Task objective: The data below needs to be returned exactly, line for line.

Given material:

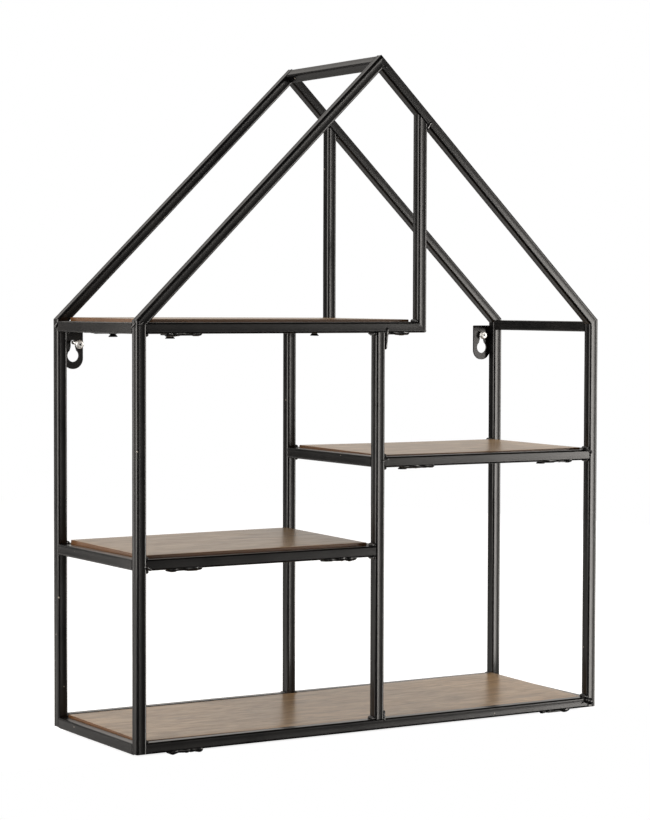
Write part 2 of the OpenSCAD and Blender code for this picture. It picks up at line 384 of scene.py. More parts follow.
def makeTubeTree():
    tree, given = newShape("squareTube", {
        "Start": "Vector", "End": "Vector", "Side": "Vector",
        "Start Cut": "Vector", "End Cut": "Vector", "Rings": "Int", "Crowding": "Float",
        "Wander": "Float", "Wander Length": "Float", "Seed": "Float", "Material": "Material"})
    line = addNode(tree, "GeometryNodeCurvePrimitiveLine",
                   links={"Start": given["Start"], "End": given["End"]})
    rings = addNode(tree, "GeometryNodeResampleCurve",
                    links={"Curve": line, "Count": given["Rings"]})
    factor = addNode(tree, "GeometryNodeSplineParameter").outputs["Factor"]
    crowded = addNode(tree, "ShaderNodeMath", {"operation": "POWER"},
                      links={0: factor, 1: given["Crowding"]})
    span = addNode(tree, "ShaderNodeVectorMath", {"operation": "SUBTRACT"},
                   links={0: given["End"], 1: given["Start"]})
    length = addNode(tree, "ShaderNodeVectorMath", {"operation": "LENGTH"}, links={0: span})
    axis = addNode(tree, "ShaderNodeVectorMath", {"operation": "NORMALIZE"}, links={0: span})
    along = addNode(tree, "ShaderNodeMath", {"operation": "MULTIPLY"},
                    links={0: crowded, 1: length.outputs["Value"]})
    reach = addNode(tree, "ShaderNodeVectorMath", {"operation": "SCALE"},
                    links={0: axis, "Scale": along})
    place = addNode(tree, "ShaderNodeVectorMath", {"operation": "ADD"},
                    links={0: given["Start"], 1: reach})
    # wander: slow noise along the tube, none at its ends
    slow = addNode(tree, "ShaderNodeMath", {"operation": "DIVIDE"},
                   links={0: along, 1: given["Wander Length"]})
    noisePlace = addNode(tree, "ShaderNodeCombineXYZ", links={"X": slow, "Y": given["Seed"]})
    drift = addNode(tree, "ShaderNodeTexNoise", values={"Scale": 1.0, "Detail": 1.0},
                    links={"Vector": noisePlace})
    centred = addNode(tree, "ShaderNodeVectorMath", {"operation": "SUBTRACT"},
                      {1: (0.5, 0.5, 0.5)}, {0: drift.outputs["Color"]})
    back = addNode(tree, "ShaderNodeMath", {"operation": "SUBTRACT"}, {0: 1.0}, {1: factor})
    nearest = addNode(tree, "ShaderNodeMath", {"operation": "MINIMUM"},
                      links={0: factor, 1: back})
    fade = addNode(tree, "ShaderNodeMapRange", values={"From Max": 0.12},
                   links={"Value": nearest})
    amount = addNode(tree, "ShaderNodeMath", {"operation": "MULTIPLY"},
                     links={0: fade, 1: given["Wander"]})
    shift = addNode(tree, "ShaderNodeVectorMath", {"operation": "SCALE"},
                    links={0: centred, "Scale": amount})
    centre = addNode(tree, "GeometryNodeSetPosition",
                     links={0: rings, "Position": place, "Offset": shift})
    marked = addNode(tree, "GeometryNodeSetCurveNormal", {"mode": "FREE"},
                     links={"Curve": centre, "Normal": given["Side"]})
    for label, source in (("runLength", along), ("share", crowded)):
        marked = addNode(tree, "GeometryNodeStoreNamedAttribute",
                         {"data_type": "FLOAT", "domain": "POINT"}, {"Name": label},
                         {0: marked, "Value": source})
    section = addNode(tree, "GeometryNodeMeshToCurve", links={0: given["Geometry"]})
    cut = addNode(tree, "GeometryNodeCurveToMesh",
                  links={"Curve": marked, "Profile Curve": section})
    # each line of points along the tube is stretched to run from one cutting plane to the other
    here = addNode(tree, "GeometryNodeInputPosition").outputs[0]
    run = addNode(tree, "GeometryNodeInputNamedAttribute", {"data_type": "FLOAT"},
                  {"Name": "runLength"})
    share = addNode(tree, "GeometryNodeInputNamedAttribute", {"data_type": "FLOAT"},
                    {"Name": "share"})
    rest = addNode(tree, "ShaderNodeMath", {"operation": "SUBTRACT"}, {0: 1.0}, {1: share})
    toEnd = addNode(tree, "ShaderNodeMath", {"operation": "SUBTRACT"},
                    links={0: run, 1: length.outputs["Value"]})
    for at, normal, travelled, weight in (("Start", "Start Cut", run, rest),
                                          ("End", "End Cut", toEnd, share)):
        away = addNode(tree, "ShaderNodeVectorMath", {"operation": "SUBTRACT"},
                       links={0: given[at], 1: here})
        depth = addNode(tree, "ShaderNodeVectorMath", {"operation": "DOT_PRODUCT"},
                        links={0: away, 1: given[normal]})
        lean = addNode(tree, "ShaderNodeVectorMath", {"operation": "DOT_PRODUCT"},
                       links={0: axis, 1: given[normal]})
        slide = addNode(tree, "ShaderNodeMath", {"operation": "DIVIDE"},
                        links={0: depth.outputs["Value"], 1: lean.outputs["Value"]})
        fromSquare = addNode(tree, "ShaderNodeMath", {"operation": "ADD"},
                             links={0: slide, 1: travelled})
        weighted = addNode(tree, "ShaderNodeMath", {"operation": "MULTIPLY"},
                           links={0: fromSquare, 1: weight})
        offset = addNode(tree, "ShaderNodeVectorMath", {"operation": "SCALE"},
                         links={0: axis, "Scale": weighted})
        cut = addNode(tree, "GeometryNodeStoreNamedAttribute",
                      {"data_type": "FLOAT_VECTOR", "domain": "POINT"},
                      {"Name": at + " slide"}, {0: cut, "Value": offset})
    for at in ("Start", "End"):
        offset = addNode(tree, "GeometryNodeInputNamedAttribute", {"data_type": "FLOAT_VECTOR"},
                         {"Name": at + " slide"})
        cut = addNode(tree, "GeometryNodeSetPosition", links={0: cut, "Offset": offset})
    # place of each point on the tube's own section and length, for the paint
    flat = addNode(tree, "GeometryNodeInputNamedAttribute", {"data_type": "FLOAT_VECTOR"},
                   {"Name": "section"})
    own = addNode(tree, "ShaderNodeMath", {"operation": "ADD"}, links={0: run, 1: given["Seed"]})
    upright = addNode(tree, "ShaderNodeCombineXYZ", links={"Z": own})
    mapped = addNode(tree, "ShaderNodeVectorMath", {"operation": "ADD"},
                     links={0: flat, 1: upright})
    painted = addNode(tree, "GeometryNodeStoreNamedAttribute",
                      {"data_type": "FLOAT_VECTOR", "domain": "POINT"},
                      {"Name": "tubePlace"}, {0: cut, "Value": mapped})
    closeShape(tree, painted, given["Material"])
    return tree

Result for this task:
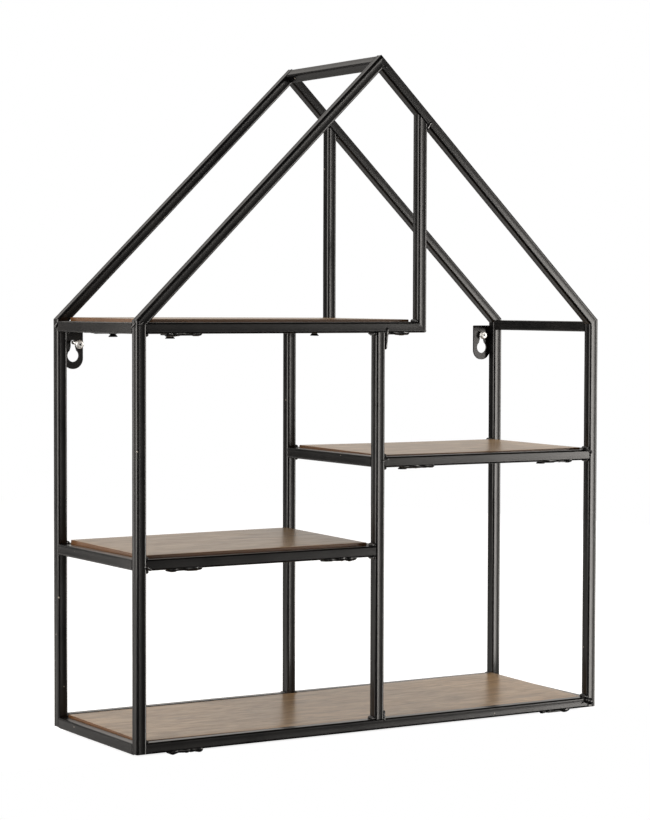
Write part 2 of the OpenSCAD and Blender code for this picture. It picks up at line 384 of scene.py. More parts follow.
def makeTubeTree():
    tree, given = newShape("squareTube", {
        "Start": "Vector", "End": "Vector", "Side": "Vector",
        "Start Cut": "Vector", "End Cut": "Vector", "Rings": "Int", "Crowding": "Float",
        "Wander": "Float", "Wander Length": "Float", "Seed": "Float", "Material": "Material"})
    line = addNode(tree, "GeometryNodeCurvePrimitiveLine",
                   links={"Start": given["Start"], "End": given["End"]})
    rings = addNode(tree, "GeometryNodeResampleCurve",
                    links={"Curve": line, "Count": given["Rings"]})
    factor = addNode(tree, "GeometryNodeSplineParameter").outputs["Factor"]
    crowded = addNode(tree, "ShaderNodeMath", {"operation": "POWER"},
                      links={0: factor, 1: given["Crowding"]})
    span = addNode(tree, "ShaderNodeVectorMath", {"operation": "SUBTRACT"},
                   links={0: given["End"], 1: given["Start"]})
    length = addNode(tree, "ShaderNodeVectorMath", {"operation": "LENGTH"}, links={0: span})
    axis = addNode(tree, "ShaderNodeVectorMath", {"operation": "NORMALIZE"}, links={0: span})
    along = addNode(tree, "ShaderNodeMath", {"operation": "MULTIPLY"},
                    links={0: crowded, 1: length.outputs["Value"]})
    reach = addNode(tree, "ShaderNodeVectorMath", {"operation": "SCALE"},
                    links={0: axis, "Scale": along})
    place = addNode(tree, "ShaderNodeVectorMath", {"operation": "ADD"},
                    links={0: given["Start"], 1: reach})
    # wander: slow noise along the tube, none at its ends
    slow = addNode(tree, "ShaderNodeMath", {"operation": "DIVIDE"},
                   links={0: along, 1: given["Wander Length"]})
    noisePlace = addNode(tree, "ShaderNodeCombineXYZ", links={"X": slow, "Y": given["Seed"]})
    drift = addNode(tree, "ShaderNodeTexNoise", values={"Scale": 1.0, "Detail": 1.0},
                    links={"Vector": noisePlace})
    centred = addNode(tree, "ShaderNodeVectorMath", {"operation": "SUBTRACT"},
                      {1: (0.5, 0.5, 0.5)}, {0: drift.outputs["Color"]})
    back = addNode(tree, "ShaderNodeMath", {"operation": "SUBTRACT"}, {0: 1.0}, {1: factor})
    nearest = addNode(tree, "ShaderNodeMath", {"operation": "MINIMUM"},
                      links={0: factor, 1: back})
    fade = addNode(tree, "ShaderNodeMapRange", values={"From Max": 0.12},
                   links={"Value": nearest})
    amount = addNode(tree, "ShaderNodeMath", {"operation": "MULTIPLY"},
                     links={0: fade, 1: given["Wander"]})
    shift = addNode(tree, "ShaderNodeVectorMath", {"operation": "SCALE"},
                    links={0: centred, "Scale": amount})
    centre = addNode(tree, "GeometryNodeSetPosition",
                     links={0: rings, "Position": place, "Offset": shift})
    marked = addNode(tree, "GeometryNodeSetCurveNormal", {"mode": "FREE"},
                     links={"Curve": centre, "Normal": given["Side"]})
    for label, source in (("runLength", along), ("share", crowded)):
        marked = addNode(tree, "GeometryNodeStoreNamedAttribute",
                         {"data_type": "FLOAT", "domain": "POINT"}, {"Name": label},
                         {0: marked, "Value": source})
    section = addNode(tree, "GeometryNodeMeshToCurve", links={0: given["Geometry"]})
    cut = addNode(tree, "GeometryNodeCurveToMesh",
                  links={"Curve": marked, "Profile Curve": section})
    # each line of points along the tube is stretched to run from one cutting plane to the other
    here = addNode(tree, "GeometryNodeInputPosition").outputs[0]
    run = addNode(tree, "GeometryNodeInputNamedAttribute", {"data_type": "FLOAT"},
                  {"Name": "runLength"})
    share = addNode(tree, "GeometryNodeInputNamedAttribute", {"data_type": "FLOAT"},
                    {"Name": "share"})
    rest = addNode(tree, "ShaderNodeMath", {"operation": "SUBTRACT"}, {0: 1.0}, {1: share})
    toEnd = addNode(tree, "ShaderNodeMath", {"operation": "SUBTRACT"},
                    links={0: run, 1: length.outputs["Value"]})
    for at, normal, travelled, weight in (("Start", "Start Cut", run, rest),
                                          ("End", "End Cut", toEnd, share)):
        away = addNode(tree, "ShaderNodeVectorMath", {"operation": "SUBTRACT"},
                       links={0: given[at], 1: here})
        depth = addNode(tree, "ShaderNodeVectorMath", {"operation": "DOT_PRODUCT"},
                        links={0: away, 1: given[normal]})
        lean = addNode(tree, "ShaderNodeVectorMath", {"operation": "DOT_PRODUCT"},
                       links={0: axis, 1: given[normal]})
        slide = addNode(tree, "ShaderNodeMath", {"operation": "DIVIDE"},
                        links={0: depth.outputs["Value"], 1: lean.outputs["Value"]})
        fromSquare = addNode(tree, "ShaderNodeMath", {"operation": "ADD"},
                             links={0: slide, 1: travelled})
        weighted = addNode(tree, "ShaderNodeMath", {"operation": "MULTIPLY"},
                           links={0: fromSquare, 1: weight})
        offset = addNode(tree, "ShaderNodeVectorMath", {"operation": "SCALE"},
                         links={0: axis, "Scale": weighted})
        cut = addNode(tree, "GeometryNodeStoreNamedAttribute",
                      {"data_type": "FLOAT_VECTOR", "domain": "POINT"},
                      {"Name": at + " slide"}, {0: cut, "Value": offset})
    for at in ("Start", "End"):
        offset = addNode(tree, "GeometryNodeInputNamedAttribute", {"data_type": "FLOAT_VECTOR"},
                         {"Name": at + " slide"})
        cut = addNode(tree, "GeometryNodeSetPosition", links={0: cut, "Offset": offset})
    # place of each point on the tube's own section and length, for the paint
    flat = addNode(tree, "GeometryNodeInputNamedAttribute", {"data_type": "FLOAT_VECTOR"},
                   {"Name": "section"})
    own = addNode(tree, "ShaderNodeMath", {"operation": "ADD"}, links={0: run, 1: given["Seed"]})
    upright = addNode(tree, "ShaderNodeCombineXYZ", links={"Z": own})
    mapped = addNode(tree, "ShaderNodeVectorMath", {"operation": "ADD"},
                     links={0: flat, 1: upright})
    painted = addNode(tree, "GeometryNodeStoreNamedAttribute",
                      {"data_type": "FLOAT_VECTOR", "domain": "POINT"},
                      {"Name": "tubePlace"}, {0: cut, "Value": mapped})
    closeShape(tree, painted, given["Material"])
    return tree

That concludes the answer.